The New Corporate Recruitment Pool: Workers In Dead-End Jobs (msn.com)
New submitter cdreimer writes: According a report from The Wall Street Journal (Warning: source may be paywalled, alternative source), corporations looking to hire new employees are opening offices in cities with high concentration of workers in dead-end jobs who are reluctant to locate but are cheaper to hire than competing locally in tight labor markets. From the report: "Pressed for workers, a New Jersey-based software company went hunting for a U.S. city with a surplus of talented employees stuck in dead-end jobs. Brian Brown, chief operating officer at AvePoint, Inc., struck gold in Richmond. Despite the city's low unemployment rate, the company had no trouble filling 70 jobs there, some at 20% below what it paid in New Jersey. New hires, meanwhile, got more interesting work and healthy raises. Irvine, Calif.-based mortgage lender Network Capital Funding Corp. opened an office in Miami to scoop up an attractive subset of college graduates -- those who settled for tolerable jobs in exchange for living in a city they loved. 'They were not in real careers,' said Tri Nguyen, Network Capital chief executive. He now plans a similar expansion in Philadelphia. Americans have traditionally moved to find jobs. But with a growing reluctance by workers to relocate, some companies have decided to move closer to potential hires. Firms are expanding to cities with a bounty of underemployed, retrieving men and women from freelance gigs, manual labor and part-time jobs with duties that, one worker said, required only a heartbeat to perform. With the national jobless rate near a 16-year low, these pockets of underemployment are a wellspring for companies that recognize most new hires already have jobs but can be poached with better pay and room for advancement. That's preferable to competing for higher-priced workers at home in a tight labor market."
Capitalism and the free market actually work.
Yes, relocation from aging parents just adds stress. Furthermore, unless the new company is paying relocation costs and selling your house for you, renegotiating your low mortgage rate then relocation can be expensive, painful, and exhausting.
I did a relocation and between 6% sales commission on the old house, closing costs, moving costs, and costs to fix up the new house it all adds up really quickly to the tune of more than you are going to be getting in terms of a raise over the course of the year.
I like this novel approach. If you can't move the people to the jobs, move the jobs to the people. If only there were some sort of technologies to make satellite offices a possibility in this modern age. I am looking at you Silicon Valley and your $5,000/month single-bedroom, rat infested, apartment over a Chinese restaurant.

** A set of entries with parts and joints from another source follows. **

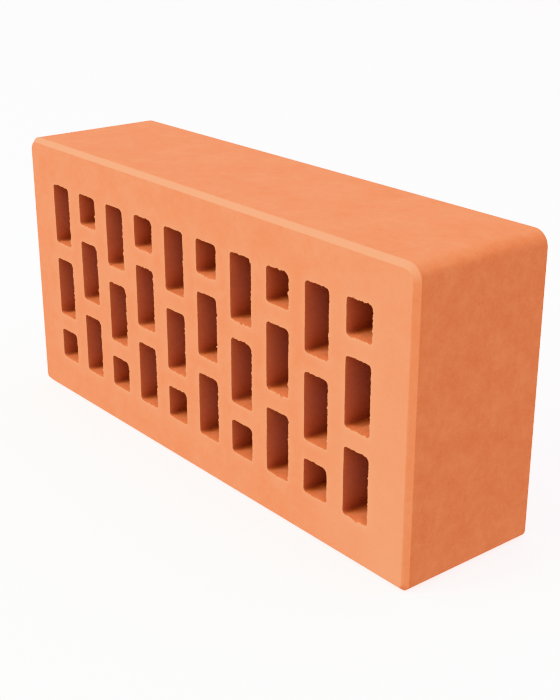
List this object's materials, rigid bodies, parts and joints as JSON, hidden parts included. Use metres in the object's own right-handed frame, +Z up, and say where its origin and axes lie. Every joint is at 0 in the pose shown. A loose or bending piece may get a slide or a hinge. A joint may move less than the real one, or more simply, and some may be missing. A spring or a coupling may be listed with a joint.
{
  "type": "hollow clay facing brick",
  "caption": "Hollow clay facing brick with staggered through slots and bevelled bed faces, standing on a long narrow side, for laying in mortar.",
  "frame": {"origin": "centre of the long narrow side that the brick stands on", "axes": "+X along the brick's length, +Y through the brick along its slots, from the bed face seen in front to the one behind, +Z up to the exposed long side"},
  "size_m": [0.25, 0.065, 0.12],
  "materials": {
    "fired_clay": "matt unglazed terracotta, smooth extruded sides and wire-cut bed faces"
  },
  "bodies": {
    "root": {"brick": "fired_clay"}
  },
  "joints": []
}
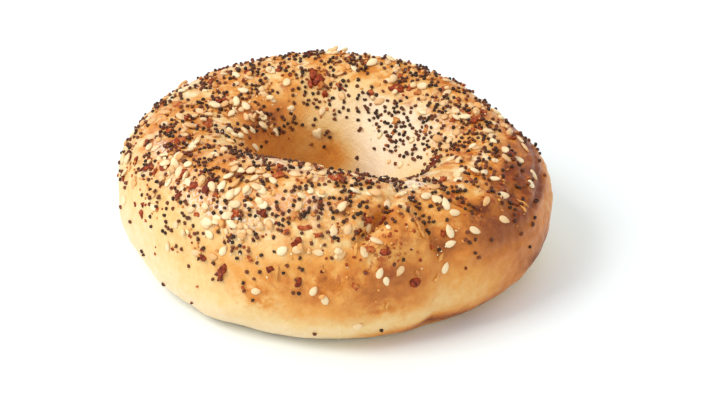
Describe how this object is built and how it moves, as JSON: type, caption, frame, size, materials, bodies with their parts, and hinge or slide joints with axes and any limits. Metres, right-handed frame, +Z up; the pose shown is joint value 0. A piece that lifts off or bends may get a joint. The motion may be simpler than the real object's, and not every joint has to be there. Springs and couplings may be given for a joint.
{
  "type": "everything bagel",
  "caption": "Round baked bread ring with a hole, its glossy golden crust topped with poppy seed, sesame seed and dried onion and garlic flakes.",
  "frame": {"origin": "middle of the bagel's outline in plan, on the surface it rests on", "axes": "+Z up out of the flat base, +X to the right and +Y to the back as the picture shows it, with the seam at the front right"},
  "size_m": [0.1095, 0.0994, 0.0397],
  "materials": {
    "baked_crust": "smooth boiled and baked bread crust with a soft sheen, golden on top and pale cream at the sides",
    "poppy_seed": "matte blue-black seed coat",
    "sesame_seed": "satin ivory hulled seed, lightly toasted",
    "onion_flake": "translucent dried onion, toasted red-brown to amber",
    "garlic_bit": "matte dried garlic, pale yellow to orange",
    "coarse_salt": "small clear to white salt grains"
  },
  "bodies": {
    "root": {"bagel": "baked_crust"}
  },
  "joints": []
}
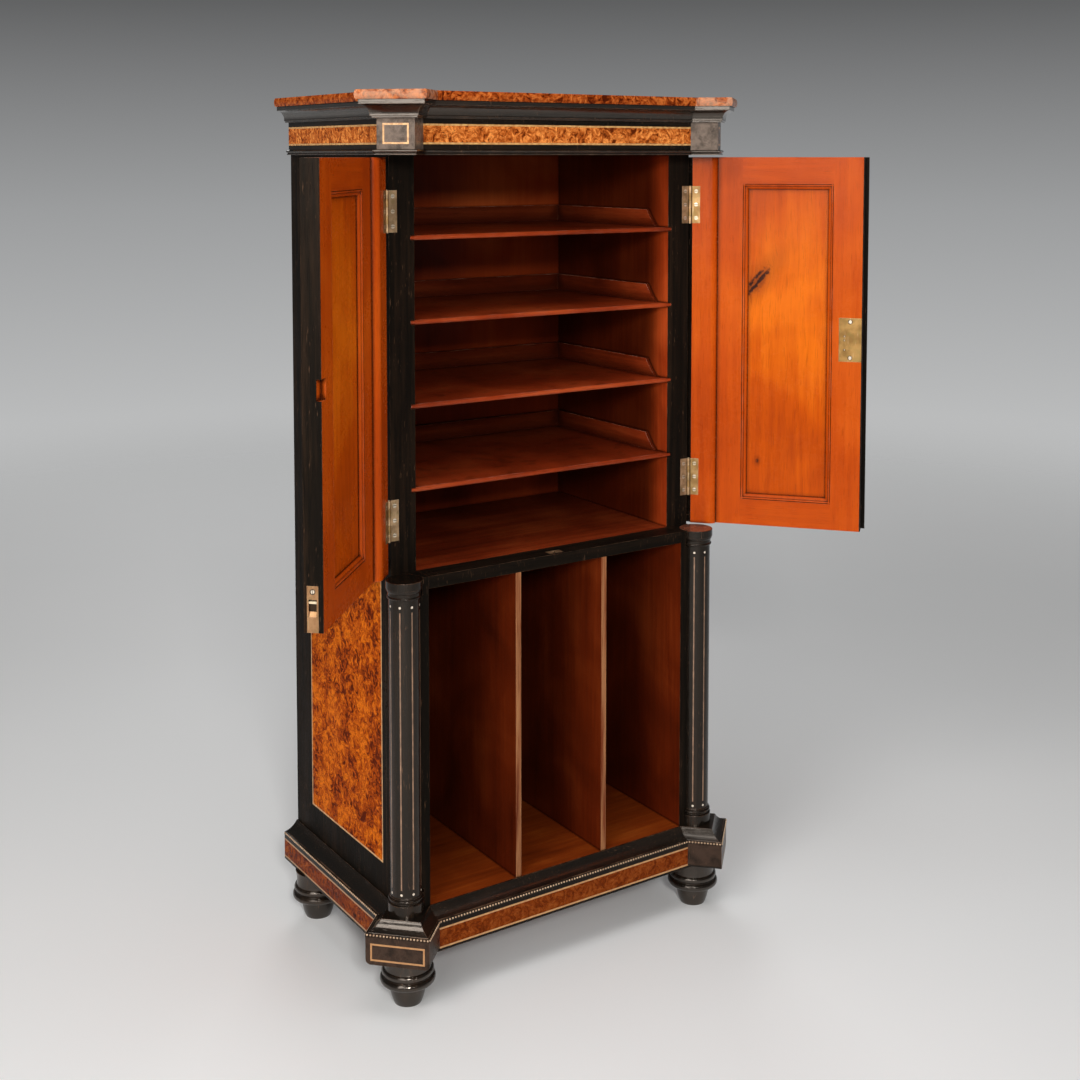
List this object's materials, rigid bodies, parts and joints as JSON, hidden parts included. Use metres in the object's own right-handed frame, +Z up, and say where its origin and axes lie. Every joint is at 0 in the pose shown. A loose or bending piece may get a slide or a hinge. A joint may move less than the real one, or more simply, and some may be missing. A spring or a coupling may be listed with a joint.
{
  "type": "folio cabinet",
  "caption": "Ebonised and burr-veneered folio cabinet with sliding trays behind two panelled doors, upright divisions below, corner columns and turned feet.",
  "frame": {"origin": "on the floor, under the middle of the box round the cabinet with its doors open at rest", "axes": "+X along the front to the right as seen from the front, +Y towards the back, +Z up"},
  "size_m": [1.0353, 0.5646, 1.39],
  "materials": {
    "ebonised": "dark stained and polished",
    "mahogany": "polished",
    "burr": "polished burr veneer",
    "boxwood": "polished inlay",
    "brass": "aged"
  },
  "bodies": {
    "cabinet": {"top_board": "ebonised", "cornice_moulding": "ebonised", "frieze_frame": "ebonised", "frieze_bead": "ebonised", "inner_top_board": "mahogany", "side_frames": "ebonised", "side_panels": "burr", "wall_linings": "mahogany", "left_front_post": "ebonised", "right_front_post": "ebonised", "back_frame": "ebonised", "back_boards": "mahogany", "shelf_board": "mahogany", "mid_rail": "ebonised", "base_board": "mahogany", "dividers": "mahogany", "left_lower_column": "ebonised", "right_lower_column": "ebonised", "plinth_frame": "ebonised", "plinth_moulding": "ebonised", "burr_banding": "burr", "boxwood_stringing": "boxwood", "pearl_beading": "boxwood", "rear_foot_blocks": "mahogany", "front_left_foot": "ebonised", "front_right_foot": "ebonised", "rear_left_foot": "ebonised", "rear_right_foot": "ebonised", "carcass_hinge_leaves": "brass", "hinge_pins": "brass", "carcass_hinge_screws": "brass", "bolt_keep": "brass"},
    "left_door": {"left_door_post": "mahogany", "left_upper_column": "ebonised", "left_door_frame": "mahogany", "left_door_panel": "mahogany", "left_door_veneer": "burr", "left_door_facing": "ebonised", "left_door_stringing": "boxwood", "left_hinge_leaves": "brass", "left_hinge_screws": "brass", "flush_bolt_plate": "brass"},
    "right_door": {"right_door_post": "mahogany", "right_upper_column": "ebonised", "right_door_frame": "mahogany", "right_door_panel": "mahogany", "right_door_veneer": "burr", "right_door_facing": "ebonised", "right_door_stringing": "boxwood", "right_hinge_leaves": "brass", "right_hinge_screws": "brass", "lock_case": "brass"},
    "flush_bolt": {"flush_bolt_slide": "brass"},
    "lock": {"lock_bolt": "brass"},
    "tray_1": {"tray_1": "mahogany"},
    "tray_2": {"tray_2": "mahogany"},
    "tray_3": {"tray_3": "mahogany"},
    "tray_4": {"tray_4": "mahogany"}
  },
  "joints": [
    {"name": "right_door_hinge", "type": "hinge", "parent": "cabinet", "child": "right_door", "pos_m": [0.2922, -0.06822, 0.9754], "axis": [0, 0, 1], "range_deg": [-130.5, 12]},
    {"name": "left_door_hinge", "type": "hinge", "parent": "cabinet", "child": "left_door", "pos_m": [-0.2922, -0.06822, 0.9754], "axis": [0, 0, -1], "range_deg": [-133, 9.5]},
    {"name": "tray_1_slide", "type": "slide", "parent": "cabinet", "child": "tray_1", "axis": [0, -1, 0], "range_m": [0, 0.2]},
    {"name": "tray_2_slide", "type": "slide", "parent": "cabinet", "child": "tray_2", "axis": [0, -1, 0], "range_m": [0, 0.2]},
    {"name": "tray_3_slide", "type": "slide", "parent": "cabinet", "child": "tray_3", "axis": [0, -1, 0], "range_m": [0, 0.2]},
    {"name": "tray_4_slide", "type": "slide", "parent": "cabinet", "child": "tray_4", "axis": [0, -1, 0], "range_m": [0, 0.2]},
    {"name": "flush_bolt_slide", "type": "slide", "parent": "left_door", "child": "flush_bolt", "axis": [0, 0, -1], "range_m": [0, 0.009]},
    {"name": "lock_bolt_slide", "type": "slide", "parent": "right_door", "child": "lock", "axis": [0.6494, -0.7604, 0], "range_m": [0, 0.008]}
  ]
}
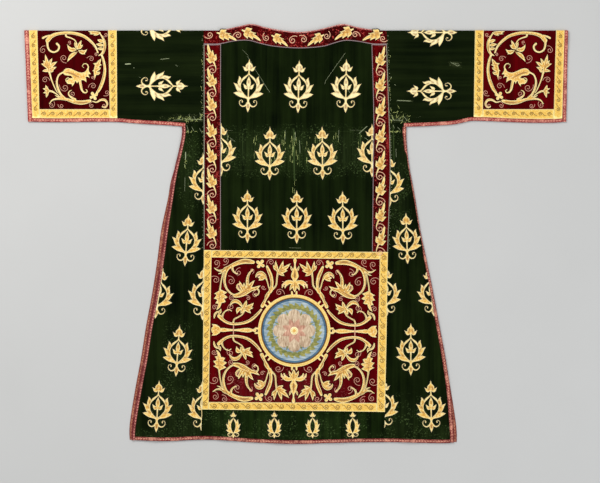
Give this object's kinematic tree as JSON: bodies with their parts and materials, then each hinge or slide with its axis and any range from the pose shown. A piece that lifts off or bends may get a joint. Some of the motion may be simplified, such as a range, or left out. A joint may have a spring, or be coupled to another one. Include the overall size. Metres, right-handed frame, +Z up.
{
  "type": "dalmatic",
  "caption": "Dalmatic, a wide-sleeved T-shaped church vestment of velvet with appliqué bands and panels, lying flat on its back.",
  "frame": {"origin": "middle of the garment's outline, on the surface that it lies on", "axes": "+X from cuff to cuff, towards the wearer's left sleeve as the front is seen; +Y from the hem to the neck; +Z up, out of the front"},
  "size_m": [1.522, 1.176, 0.0081],
  "materials": {
    "green_velvet": "dark olive-green cotton velvet with a fine upright rib",
    "red_velvet": "crimson velvet, plain, of the apparels and bands",
    "gold": "couched gold thread over cord, with brown silk stitches",
    "galloon": "narrow woven red and gold galloon",
    "silk": "coloured silk in long laid stitches"
  },
  "bodies": {
    "root": {"back_centre": "green_velvet", "back_gore_left": "green_velvet", "back_gore_right": "green_velvet", "front_centre": "green_velvet", "front_gore_left": "green_velvet", "front_gore_right": "green_velvet", "front_hem_strip": "green_velvet", "sleeve_left": "green_velvet", "sleeve_right": "green_velvet", "neck_band": "red_velvet", "orphrey_left": "red_velvet", "orphrey_right": "red_velvet", "shoulder_piece_left": "red_velvet", "shoulder_piece_right": "red_velvet", "skirt_apparel": "red_velvet", "sleeve_apparel_left": "red_velvet", "sleeve_apparel_right": "red_velvet", "roundel_ring": "gold", "skirt_frame_bottom": "gold", "skirt_frame_left": "gold", "skirt_frame_right": "gold", "skirt_frame_top": "gold", "sleeve_cuff_frame_left": "gold", "sleeve_cuff_frame_right": "gold", "sleeve_inner_frame_left": "gold", "sleeve_inner_frame_right": "gold", "sleeve_under_frame_back_left": "gold", "sleeve_under_frame_back_right": "gold", "sleeve_under_frame_front_left": "gold", "sleeve_under_frame_front_right": "gold", "cuff_trim_left": "galloon", "cuff_trim_right": "galloon", "hem_trim_back": "galloon", "hem_trim_front": "galloon", "neck_piping_back": "galloon", "neck_piping_front": "galloon", "side_trim_back_left": "galloon", "side_trim_back_right": "galloon", "side_trim_front_left": "galloon", "side_trim_front_right": "galloon", "sleeve_trim_back_left": "galloon", "sleeve_trim_back_right": "galloon", "sleeve_trim_front_left": "galloon", "sleeve_trim_front_right": "galloon", "roundel": "silk"}
  },
  "joints": []
}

I'd be happy if more companies went this route than playing the H-1B visa scheme or sending every scrap of work to Tata or Infosys because their competitors are doing it. And this is coming from someone who lives near a high cost city. HR departments, don't do anything their competitors don't do, and they will only listen to management consultants as a source of new ideas. It explains why nearly every company suddenly jumped on the outsourcing bandwagon at the same time, adopted the Google open office stuff, and enacted all sorts of other management fads. Maybe we have a mole inside of McKinsey who's starting to plant employee-friendly ideas in client's heads!
Satellite offices in cheaper parts of the country aren't new. Even IBM (before they went nuts and moved everyone to India) and other deep-pocketed companies had them back in the day, and that was when it was harder to stay in touch. The only difference was that the office was in Pittsburgh and not Pune, or Moline and not Mumbai. I remember reading something some time back that mentioned IBM would strategically locate big engineering facilities just far enough away from large business centers to be a short flight or medium length drive. They'd import the workers or hire from local university talent pools, and the execs would be mollified because they still felt like they had control. IBM used to have big facilities in Burlington, VT and Rochester, MN that fit that description perfectly. They probably didn't have to pay anything near what they'd have to pay for people in Westchester or Dutchess County, NY.
Spreading out the wealth of a big company over a bigger area is a good thing. Silicon Valley/SF and California in general are out of control in terms of housing prices and cost of living. Metro New York (where I live) isn't far behind at all. If enough employees could be convinced to move to a low cost city, sell the house and save 2/3 of its value while buying a mansion with the other 1/3, that would definitely lower housing prices. You can get over $1M for a total dump in SV, over $400K in outer NYC suburbs and way more when you get closer to the city. That's lots of peoples' retirement fallback plan from what I can tell.
I just think it's funny that companies are "rediscovering" that it's cheaper to employ people who don't have million-dollar houses to maintain. Expectations do need to come down on both sides. Companies have to be willing to invest in people, and employees can't demand unreasonable salaries or else they're just going to continue with the offshoring. The market can't sustain conditions where everyone who can fog a mirror and write Rust or Node.js gets over $200K, nor can it maintain a world with only super-rich executives and massive unemployment in every other class.